→ **Short exercise**: Output all lines exactly, with nothing added or dropped.

→ **Data provided**:

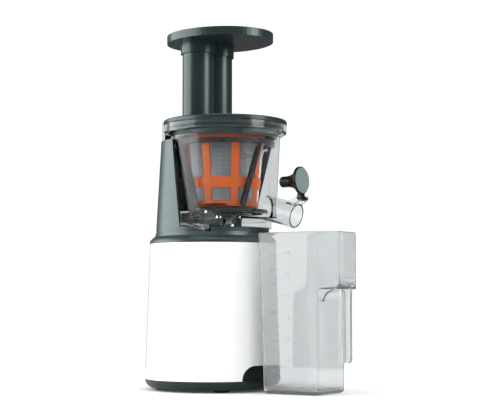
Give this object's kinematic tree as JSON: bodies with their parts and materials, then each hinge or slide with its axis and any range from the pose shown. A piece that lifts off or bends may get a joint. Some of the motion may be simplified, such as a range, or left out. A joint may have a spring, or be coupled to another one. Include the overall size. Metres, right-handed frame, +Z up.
{
  "type": "vertical slow juicer",
  "caption": "Upright single-auger slow juicer with a clear bowl, strainer and wiper cage, feed tube with tray, flip-capped spout, geared motor base and a serving jug.",
  "frame": {"origin": "the drive axis where it meets the counter; the feet stand on z = 0", "axes": "+Z up along the drive axis, -Y to the front where the spout and the jug are, +X to the right seen from the front"},
  "size_m": [0.1656, 0.2668, 0.423],
  "materials": {
    "white_shell": "glossy moulded white plastic",
    "dark_plastic": "satin dark grey plastic",
    "lid_plastic": "satin grey-green plastic",
    "black_plastic": "black plastic",
    "light_grey_plastic": "light grey plastic",
    "natural_nylon": "off-white gear nylon",
    "rubber_black": "soft black rubber",
    "silicone_grey": "translucent grey silicone",
    "steel": "turned steel",
    "cast_alloy": "die-cast alloy",
    "laminations": "stacked laminations",
    "copper": "enamelled copper wire",
    "orange_plastic": "orange plastic",
    "steel_mesh": "fine perforated steel",
    "clear_plastic": "clear moulded plastic",
    "black_resin": "dense black resin"
  },
  "bodies": {
    "base": {"base_housing": "white_shell", "base_plate": "dark_plastic", "arch_panel": "black_plastic", "rubber_feet": "rubber_black", "base_screws": "steel", "upper_housing": "dark_plastic", "column_liner": "black_plastic", "latch_post": "light_grey_plastic", "stator_core": "laminations", "stator_windings": "copper", "motor_lower_cap": "cast_alloy", "gearbox_plate": "cast_alloy", "gearbox_spacers": "steel", "gearbox_cover": "cast_alloy", "gearbox_screws": "steel", "motor_bearings": "steel", "output_bearing": "steel", "intermediate_axle": "steel", "shaft_seal": "rubber_black", "run_capacitor": "natural_nylon", "switch_bezel": "black_plastic", "switch_pin": "steel", "microswitch": "black_plastic", "cord_gland": "rubber_black"},
    "rotor": {"rotor_core": "laminations", "rotor_shaft": "steel", "rotor_pinion": "steel", "cooling_fan": "black_plastic"},
    "intermediate": {"first_gear": "natural_nylon", "second_pinion": "steel"},
    "output": {"output_gear": "natural_nylon", "drive_spindle": "steel"},
    "rocker": {"switch_rocker": "black_plastic"},
    "plunger": {"interlock_plunger": "natural_nylon", "plunger_spring": "steel"},
    "serving_jug": {"jug": "clear_plastic"},
    "bowl": {"juicing_bowl": "clear_plastic", "bowl_bottom_seal": "silicone_grey", "idler_pin": "steel", "cap_hinge_pin": "black_plastic"},
    "cap": {"drip_cap": "lid_plastic", "cap_seal": "silicone_grey"},
    "wiper": {"wiper_cage": "black_plastic", "wiper_blades": "rubber_black"},
    "idler": {"idler_gear": "natural_nylon"},
    "strainer": {"strainer_frame": "orange_plastic", "strainer_mesh": "steel_mesh"},
    "auger": {"auger_screw": "black_resin", "auger_gear": "black_resin"},
    "lid_group": {"lid": "lid_plastic", "lid_bush": "natural_nylon", "lid_seal": "rubber_black", "lid_tab": "black_plastic"},
    "tray": {"food_tray": "lid_plastic"}
  },
  "joints": [
    {"name": "output_spin", "type": "hinge", "parent": "base", "child": "output", "pos_m": [0, 0, 0.12], "axis": [0, 0, 1], "continuous": true},
    {"name": "intermediate_spin", "type": "hinge", "parent": "base", "child": "intermediate", "pos_m": [0, 0.04, 0.115], "axis": [0, 0, 1], "continuous": true},
    {"name": "rotor_spin", "type": "hinge", "parent": "base", "child": "rotor", "pos_m": [0, 0, 0.06], "axis": [0, 0, 1], "continuous": true},
    {"name": "power_rocker", "type": "hinge", "parent": "base", "child": "rocker", "pos_m": [0.077, 0.018, 0.057], "axis": [0, 1, 0], "range_deg": [-9, 9]},
    {"name": "interlock_press", "type": "slide", "parent": "base", "child": "plunger", "axis": [0, 0, 1], "range_m": [-0.0025, 0], "stiffness_N_per_m": 120},
    {"name": "jug_slide", "type": "slide", "parent": "base", "child": "serving_jug", "axis": [0, -1, 0], "range_m": [0, 0.15]},
    {"name": "bowl_lift", "type": "slide", "parent": "base", "child": "bowl", "axis": [0, 0, 1], "range_m": [0, 0.13]},
    {"name": "cap_flip", "type": "hinge", "parent": "bowl", "child": "cap", "pos_m": [0, -0.10646, 0.22154], "axis": [1, 0, 0], "range_deg": [0, 197]},
    {"name": "wiper_spin", "type": "hinge", "parent": "bowl", "child": "wiper", "pos_m": [0, 0, 0.21], "axis": [0, 0, 1], "continuous": true},
    {"name": "idler_spin", "type": "hinge", "parent": "bowl", "child": "idler", "pos_m": [0.02, 0, 0.21], "axis": [0, 0, 1], "continuous": true},
    {"name": "strainer_lift", "type": "slide", "parent": "bowl", "child": "strainer", "axis": [0, 0, 1], "range_m": [0, 0.125]},
    {"name": "auger_spin", "type": "hinge", "parent": "strainer", "child": "auger", "pos_m": [0, 0, 0.25], "axis": [0, 0, 1], "continuous": true},
    {"name": "lid_lift", "type": "slide", "parent": "strainer", "child": "lid_group", "axis": [0, 0, 1], "range_m": [0, 0.115]},
    {"name": "tray_lift", "type": "slide", "parent": "lid_group", "child": "tray", "axis": [0, 0, 1], "range_m": [0, 0.03]}
  ],
  "couplings": [
    {"joint": "intermediate_spin", "follows": "output_spin", "ratio": -3.9231},
    {"joint": "rotor_spin", "follows": "output_spin", "ratio": 28.769},
    {"joint": "auger_spin", "follows": "output_spin", "ratio": 1},
    {"joint": "idler_spin", "follows": "output_spin", "ratio": -1.6667},
    {"joint": "wiper_spin", "follows": "output_spin", "ratio": -0.45454}
  ]
}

→ **Answer to the exercise**:
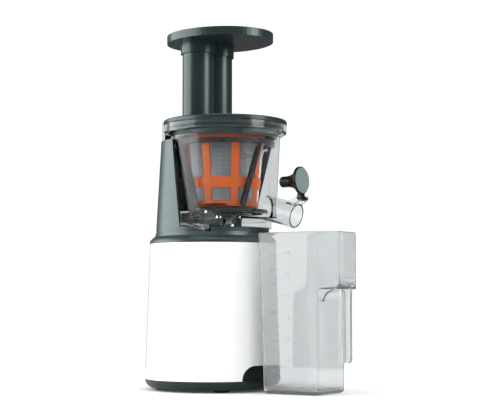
Give this object's kinematic tree as JSON: bodies with their parts and materials, then each hinge or slide with its axis and any range from the pose shown. A piece that lifts off or bends may get a joint. Some of the motion may be simplified, such as a range, or left out. A joint may have a spring, or be coupled to another one. Include the overall size. Metres, right-handed frame, +Z up.
{
  "type": "vertical slow juicer",
  "caption": "Upright single-auger slow juicer with a clear bowl, strainer and wiper cage, feed tube with tray, flip-capped spout, geared motor base and a serving jug.",
  "frame": {"origin": "the drive axis where it meets the counter; the feet stand on z = 0", "axes": "+Z up along the drive axis, -Y to the front where the spout and the jug are, +X to the right seen from the front"},
  "size_m": [0.1656, 0.2668, 0.423],
  "materials": {
    "white_shell": "glossy moulded white plastic",
    "dark_plastic": "satin dark grey plastic",
    "lid_plastic": "satin grey-green plastic",
    "black_plastic": "black plastic",
    "light_grey_plastic": "light grey plastic",
    "natural_nylon": "off-white gear nylon",
    "rubber_black": "soft black rubber",
    "silicone_grey": "translucent grey silicone",
    "steel": "turned steel",
    "cast_alloy": "die-cast alloy",
    "laminations": "stacked laminations",
    "copper": "enamelled copper wire",
    "orange_plastic": "orange plastic",
    "steel_mesh": "fine perforated steel",
    "clear_plastic": "clear moulded plastic",
    "black_resin": "dense black resin"
  },
  "bodies": {
    "base": {"base_housing": "white_shell", "base_plate": "dark_plastic", "arch_panel": "black_plastic", "rubber_feet": "rubber_black", "base_screws": "steel", "upper_housing": "dark_plastic", "column_liner": "black_plastic", "latch_post": "light_grey_plastic", "stator_core": "laminations", "stator_windings": "copper", "motor_lower_cap": "cast_alloy", "gearbox_plate": "cast_alloy", "gearbox_spacers": "steel", "gearbox_cover": "cast_alloy", "gearbox_screws": "steel", "motor_bearings": "steel", "output_bearing": "steel", "intermediate_axle": "steel", "shaft_seal": "rubber_black", "run_capacitor": "natural_nylon", "switch_bezel": "black_plastic", "switch_pin": "steel", "microswitch": "black_plastic", "cord_gland": "rubber_black"},
    "rotor": {"rotor_core": "laminations", "rotor_shaft": "steel", "rotor_pinion": "steel", "cooling_fan": "black_plastic"},
    "intermediate": {"first_gear": "natural_nylon", "second_pinion": "steel"},
    "output": {"output_gear": "natural_nylon", "drive_spindle": "steel"},
    "rocker": {"switch_rocker": "black_plastic"},
    "plunger": {"interlock_plunger": "natural_nylon", "plunger_spring": "steel"},
    "serving_jug": {"jug": "clear_plastic"},
    "bowl": {"juicing_bowl": "clear_plastic", "bowl_bottom_seal": "silicone_grey", "idler_pin": "steel", "cap_hinge_pin": "black_plastic"},
    "cap": {"drip_cap": "lid_plastic", "cap_seal": "silicone_grey"},
    "wiper": {"wiper_cage": "black_plastic", "wiper_blades": "rubber_black"},
    "idler": {"idler_gear": "natural_nylon"},
    "strainer": {"strainer_frame": "orange_plastic", "strainer_mesh": "steel_mesh"},
    "auger": {"auger_screw": "black_resin", "auger_gear": "black_resin"},
    "lid_group": {"lid": "lid_plastic", "lid_bush": "natural_nylon", "lid_seal": "rubber_black", "lid_tab": "black_plastic"},
    "tray": {"food_tray": "lid_plastic"}
  },
  "joints": [
    {"name": "output_spin", "type": "hinge", "parent": "base", "child": "output", "pos_m": [0, 0, 0.12], "axis": [0, 0, 1], "continuous": true},
    {"name": "intermediate_spin", "type": "hinge", "parent": "base", "child": "intermediate", "pos_m": [0, 0.04, 0.115], "axis": [0, 0, 1], "continuous": true},
    {"name": "rotor_spin", "type": "hinge", "parent": "base", "child": "rotor", "pos_m": [0, 0, 0.06], "axis": [0, 0, 1], "continuous": true},
    {"name": "power_rocker", "type": "hinge", "parent": "base", "child": "rocker", "pos_m": [0.077, 0.018, 0.057], "axis": [0, 1, 0], "range_deg": [-9, 9]},
    {"name": "interlock_press", "type": "slide", "parent": "base", "child": "plunger", "axis": [0, 0, 1], "range_m": [-0.0025, 0], "stiffness_N_per_m": 120},
    {"name": "jug_slide", "type": "slide", "parent": "base", "child": "serving_jug", "axis": [0, -1, 0], "range_m": [0, 0.15]},
    {"name": "bowl_lift", "type": "slide", "parent": "base", "child": "bowl", "axis": [0, 0, 1], "range_m": [0, 0.13]},
    {"name": "cap_flip", "type": "hinge", "parent": "bowl", "child": "cap", "pos_m": [0, -0.10646, 0.22154], "axis": [1, 0, 0], "range_deg": [0, 197]},
    {"name": "wiper_spin", "type": "hinge", "parent": "bowl", "child": "wiper", "pos_m": [0, 0, 0.21], "axis": [0, 0, 1], "continuous": true},
    {"name": "idler_spin", "type": "hinge", "parent": "bowl", "child": "idler", "pos_m": [0.02, 0, 0.21], "axis": [0, 0, 1], "continuous": true},
    {"name": "strainer_lift", "type": "slide", "parent": "bowl", "child": "strainer", "axis": [0, 0, 1], "range_m": [0, 0.125]},
    {"name": "auger_spin", "type": "hinge", "parent": "strainer", "child": "auger", "pos_m": [0, 0, 0.25], "axis": [0, 0, 1], "continuous": true},
    {"name": "lid_lift", "type": "slide", "parent": "strainer", "child": "lid_group", "axis": [0, 0, 1], "range_m": [0, 0.115]},
    {"name": "tray_lift", "type": "slide", "parent": "lid_group", "child": "tray", "axis": [0, 0, 1], "range_m": [0, 0.03]}
  ],
  "couplings": [
    {"joint": "intermediate_spin", "follows": "output_spin", "ratio": -3.9231},
    {"joint": "rotor_spin", "follows": "output_spin", "ratio": 28.769},
    {"joint": "auger_spin", "follows": "output_spin", "ratio": 1},
    {"joint": "idler_spin", "follows": "output_spin", "ratio": -1.6667},
    {"joint": "wiper_spin", "follows": "output_spin", "ratio": -0.45454}
  ]
}